The French army attempted to ferret out the traitor. Dreyfus came under suspicion, probably because he was a Jew and also because he had access to the type of information that had been supplied to the German agent. The army authorities declared that Dreyfus' handwriting was similar to that on the papers. Despite his protestations of innocence he was found guilty of treason in a secret military court-martial, during which he was denied the right to examine the evidence against him. The army stripped him of his rank in a humiliating ceremony and shipped him off to Devil's Island, a penal colony located off the coast of South America.

Dreyfus seemed destined to die in disgrace. He had only a few defenders. However, an unlikely defender came to his rescue, motivated by the evidence that the officer who had actually committed espionage remained in position to do further damage. Lieutenant Colonel Georges Picquart, an unapologetic anti-Semite, was appointed chief of army intelligence two years after Dreyfus was convicted.

Picquart, after examining the evidence and investigating the affair in greater detail, concluded that the guilty officer was a Major named Walsin Esterhazyl. Picquart soon discovered, however, that the army was more concerned about preserving its image than rectifying its error, and when he persisted in attempting to reopen the case the army transferred him to Tunisia.

In 1897 Dreyfus's brother, Mathieu, made the same discovery and increased pressure to reopen the case. Esterhazy was tried in January 1898 by a court-martial and acquitted in a matter of minutes.

"The Affair" might have ended then but for the determined intervention of the novelist Emile Zola who promptly published an open letter (J'accuse) to the president of the French republic, Felix Faure, accusing the judges of having obeyed orders from the war office in their acquittal of Esterhazy.

Zola was tried for libel and sentenced to jail, but he escaped to England. By this time the case had become a major political issue and was fully exploited by royalist, militarist, and nationalist elements on the one hand and by republican, socialist, and anticlerical elements on the other.

Later in 1898 it was discovered that much of the evidence against Dreyfus had been forged by a Lieutenant Colonel Hubert Henry of army intelligence. Immediately after interrogation, Henry committed suicide, and Esterhazy fled to England. At this point, revision of Dreyfus's sentence had become imperative.

The case was referred to an Appeals Court in September and after Waldeck-Rousseau became premier in 1899, the Court of Appeals ordered a new court-martial. There was worldwide indignation when the military court, unable to admit error, found Dreyfus guilty with "extenuating circumstances" and sentenced him to 10 years in prison.

On September 19, 1899, the president of France pardoned Dreyfus, thereby making it possible for him to return to Paris.

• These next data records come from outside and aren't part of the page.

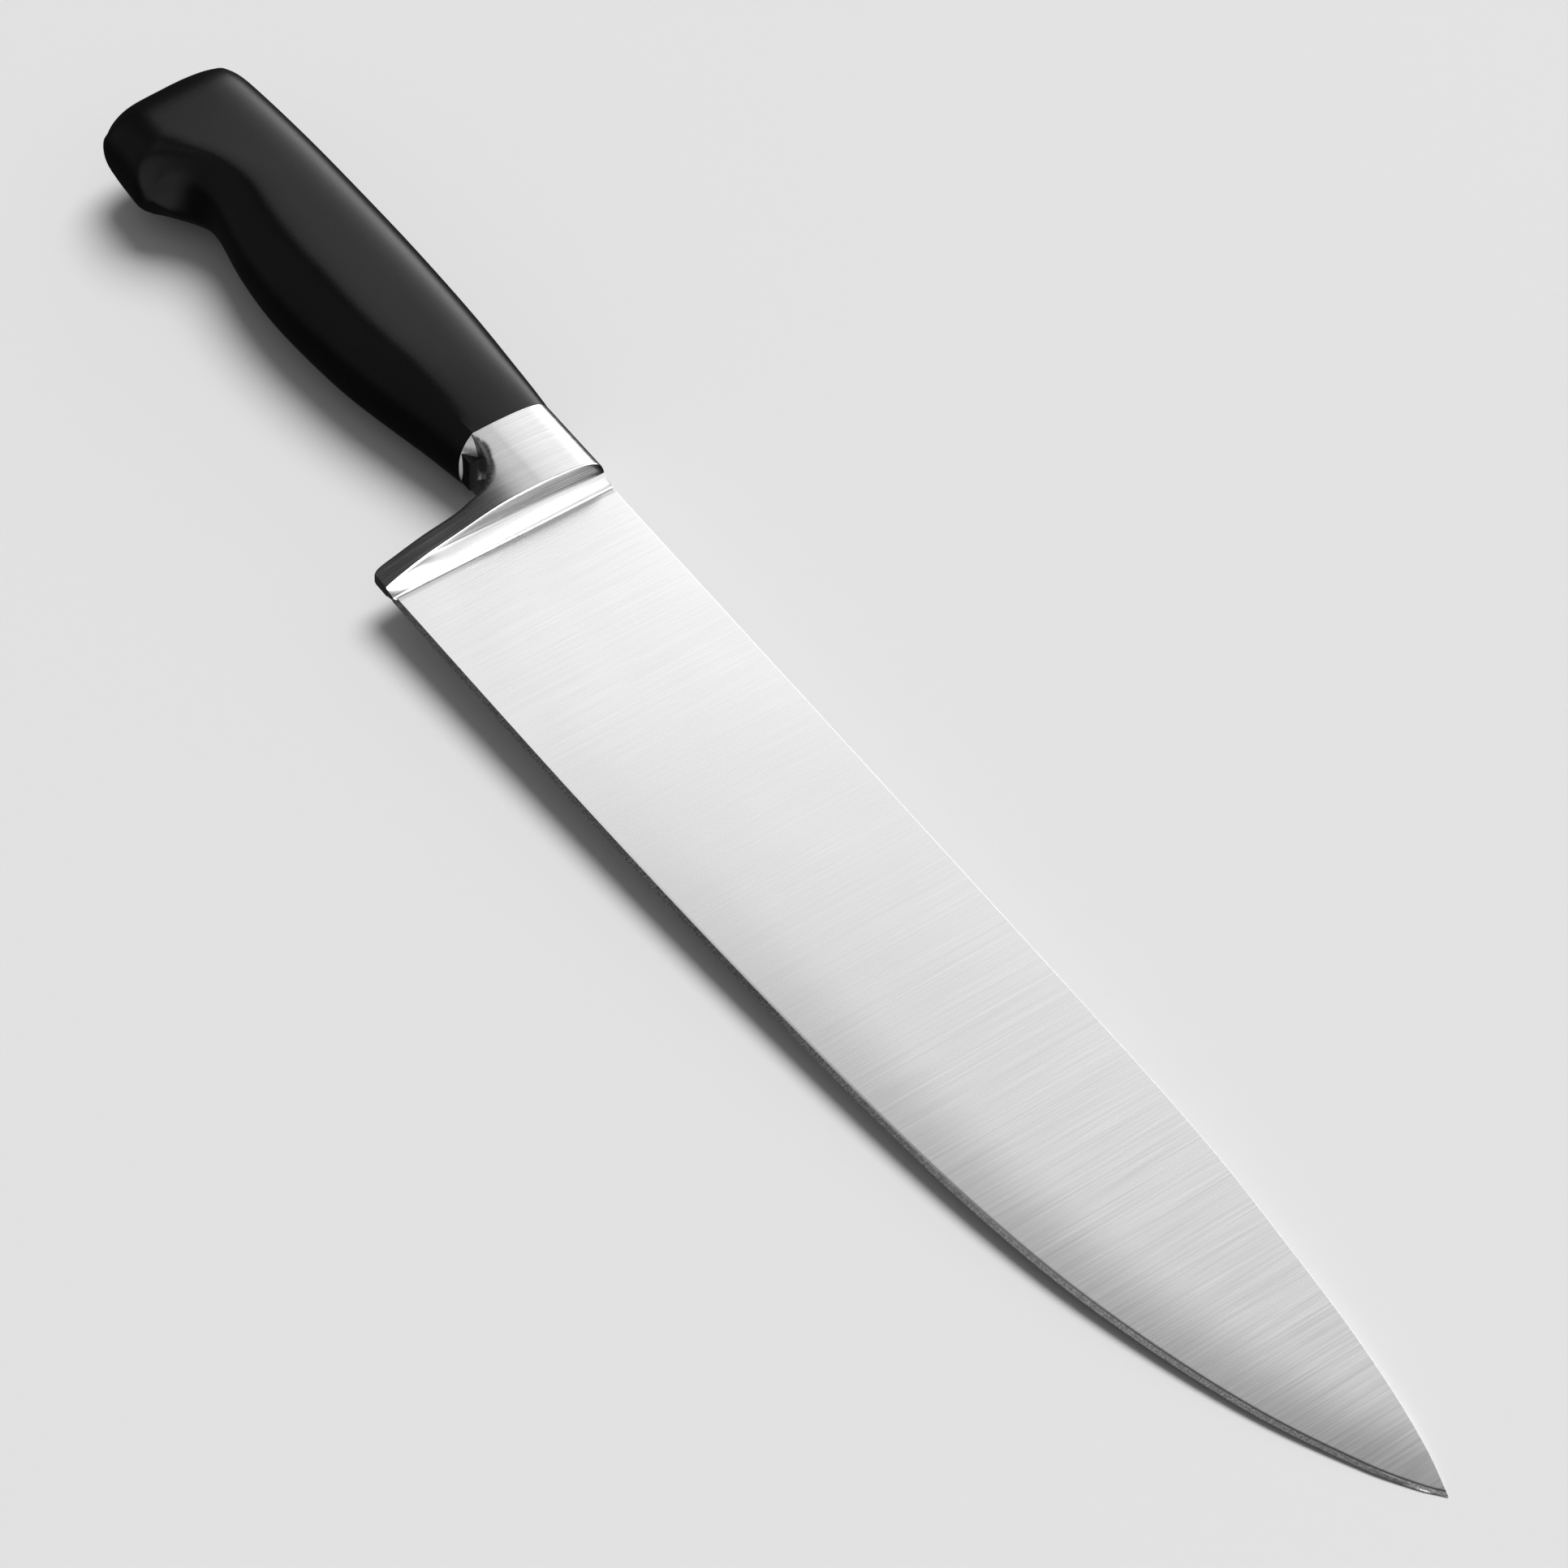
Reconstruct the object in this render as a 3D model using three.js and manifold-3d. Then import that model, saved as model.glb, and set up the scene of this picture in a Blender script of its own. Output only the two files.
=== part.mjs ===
// Chef's knife: one steel forging (blade, full bolster and hidden tang) in a moulded two-shell handle.
//
// Millimetres. While the knife is being drawn it stands in its own frame: X runs along the blade to
// the tip, Y points from the cutting edge to the spine, Z is across the thickness, and the origin is
// the corner where the spine meets the front of the bolster. Both sides are alike about Z = 0.
// At the end the knife is laid on its left side, on Z = 0, as it rests on a worktop.

import * as THREE from 'three';
import { mergeVertices } from 'three/addons/utils/BufferGeometryUtils.js';
import Module from 'manifold-3d';

const wasm = await Module();
wasm.setup();

// ---- driving dimensions -------------------------------------------------------------------------

const BLADE_LENGTH = 260;
const BEVEL_HEIGHT = 1.05;
const BEVEL_HALF_THICKNESS = 0.26;
const TIP_HALF_THICKNESS = 0.12;

const SHOULDER_X = -3.5;
const GUARD_BACK_X = -7.4;
const HEEL_Y = -49.3;
const NECK_BELLY_Y = -18;
const NECK_BELLY_X = -18.6;
const JOINT_X = -21.7;
const JOINT_BELLY_Y = -20.6;
const JOINT_HALF_THICKNESS = 8.3;
const SWELL_SLOPE = 0.9;
const SCOOP_RADIUS = 8.2;
const GUARD_TAPER = 1.6;

const HANDLE_START_X = -19.7;
const HANDLE_END_X = -137.9;
const BUTT_SLIVER = 0.02;
const BUTT_CORNER_X = -136.3;
const HOOK_CORNER_X = -116.8;
// How three of the handle's sides round over: the run to full height, and how square the curve is.
const SPINE_ROUND = { run: 12, squareness: 2.8 };
const BUTT_ROUND = { run: 11, squareness: 2.6 };
const HOOK_ROUND = { run: 9, squareness: 2.3 };
const WALL = 3.2;
const SPLIT_GAP = 0.3;
const FIT_GAP = 0.3;

const TANG_THICKNESS = 4;
const TANG_END_X = -114;
const TANG_MID_Y = -11.5;
const FRONT_BLOCK_X = -42;
const HOOK_X = -102;
const SLEEVE_WALL = 1.2;
const RIB_THICKNESS = 2;
const RIB_XS = [-68, -80];
const PEG_XS = [-55, -91];
const PEG_RADIUS = 2.4;
const BOSS_RADIUS = 4.4;

// Laid on its side, the knife touches at the tip and at the thickest part of the handle.
const REST_TILT_DEG = 1.915;

const steel = new THREE.MeshStandardMaterial({ color: 0xc9c9c6, roughness: 0.3, metalness: 1 });
const polymer = new THREE.MeshStandardMaterial({ color: 0x141414, roughness: 0.45, metalness: 0 });
const adhesive = new THREE.MeshStandardMaterial({ color: 0x8c8470, roughness: 0.6, metalness: 0 });

// ---- smooth curves through a few points -----------------------------------------------------------

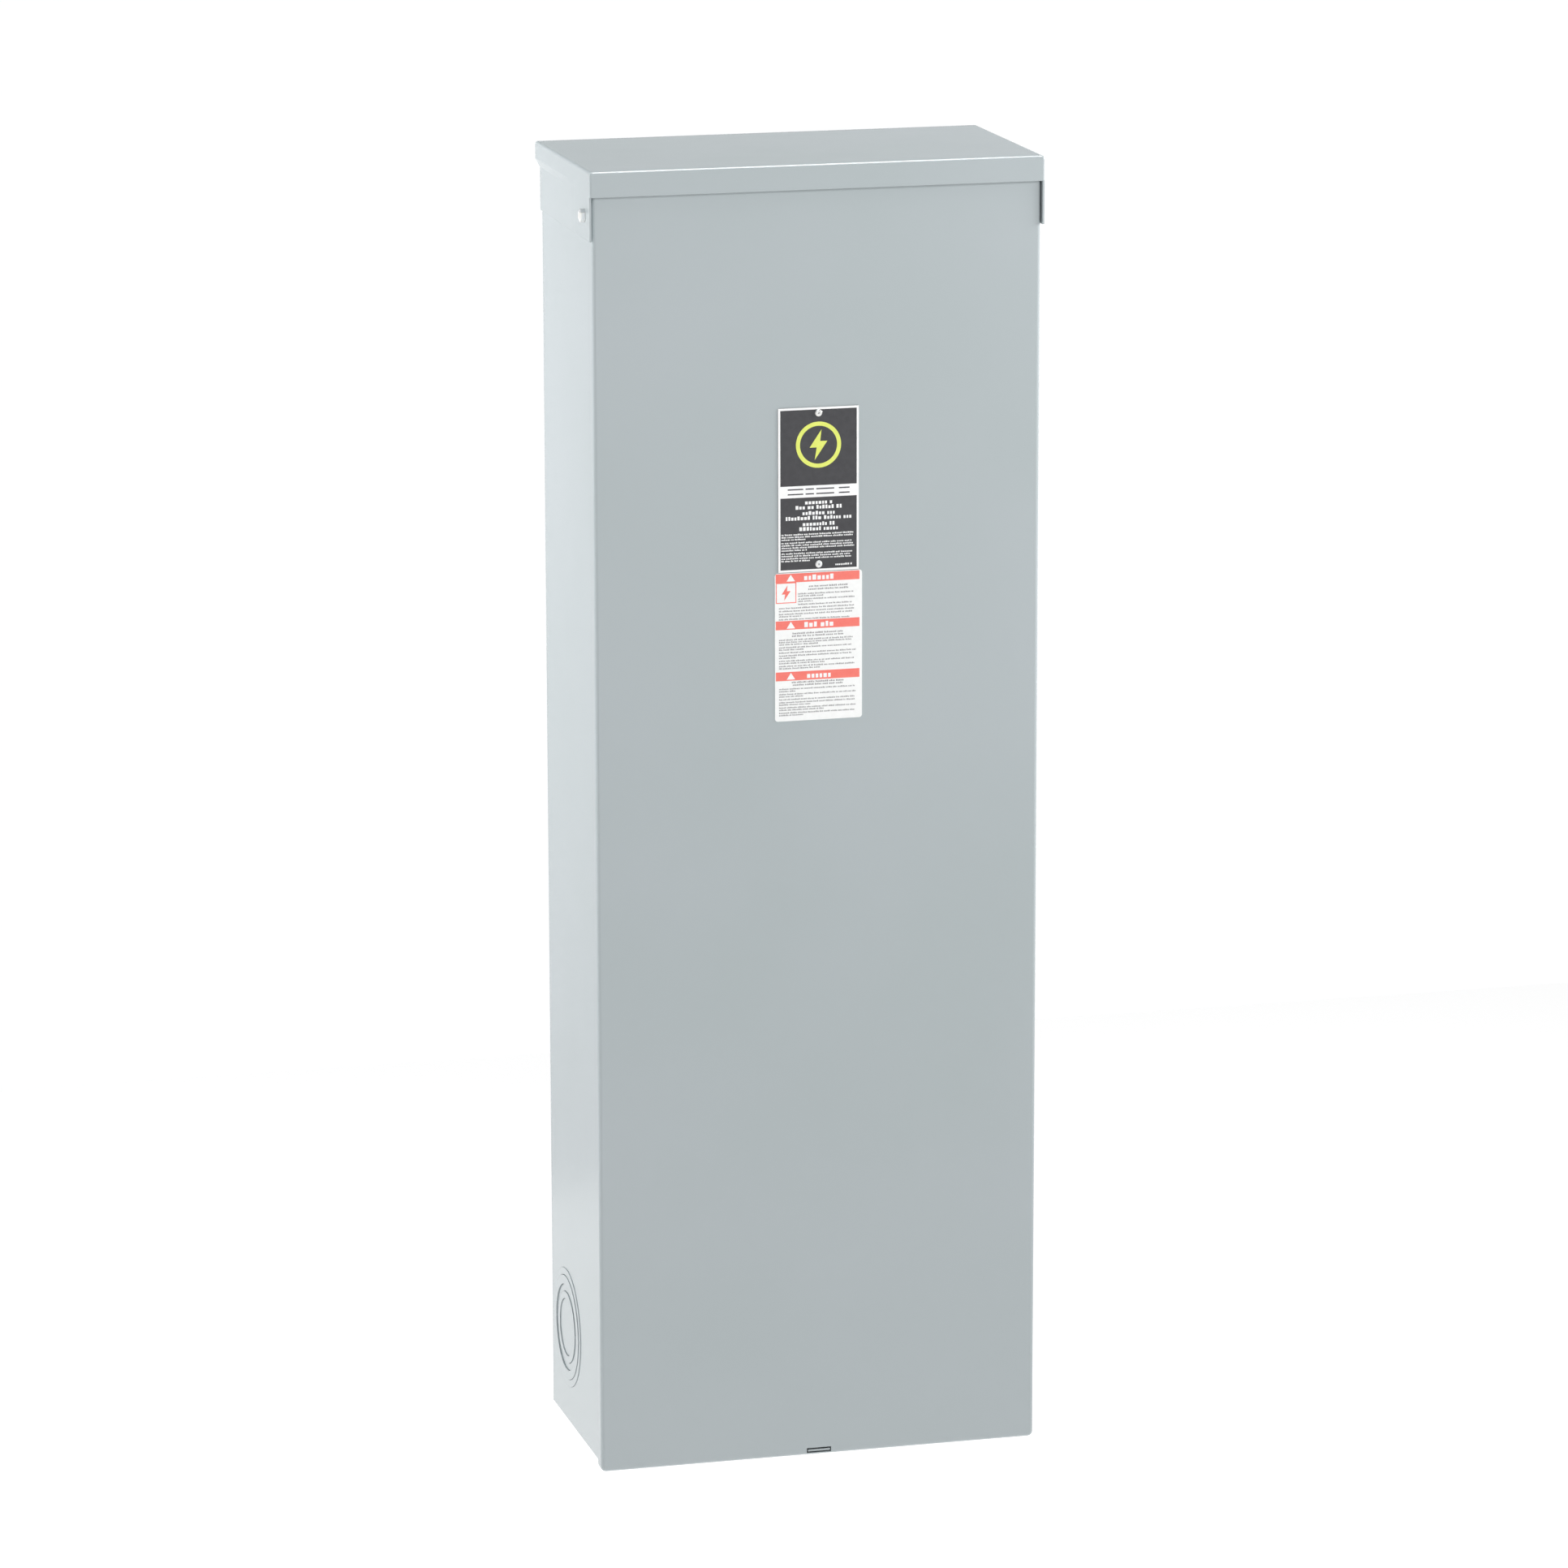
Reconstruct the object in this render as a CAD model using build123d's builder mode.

The day after his exoneration he was re-admitted into the army with the rank of Squadron Chief. A week later he was made a Knight in the Legion of Honour, and subsequently named to the artillery command at Vincennes. On October 15, 1906 he was placed in command of the artillery unit at Saint-Denis.

Dreyfus' time in prison, notably at Devil's Island, had been difficult on his health, and he was granted retirement in October 1907. He was re-mobilized during World War I when he held assignments in the Paris region.

Dreyfus died on 12 July 1935 and two days after his death is funeral cortege passed the Place de la Concorde through the ranks of troops assembled for the National Holiday. He was interred in the Cimetiere du Montparnasse, Paris, France.

"The Affair" had inspired moderate republicans, Radicals, and socialists to work together, and the ultimate exoneration of Dreyfus strengthened the Republic. In 1905 the Radical party, emphasising the role of the Catholic leadership in the Dreyfus case, succeeded in passing legislation separating church and state.

101 years after the judgement, on 7th September 1995, General Jean-Louis Mourrut, head of the French Army's Historical Service acknowledged for the first time officially and publicly, that the French army had been wrong.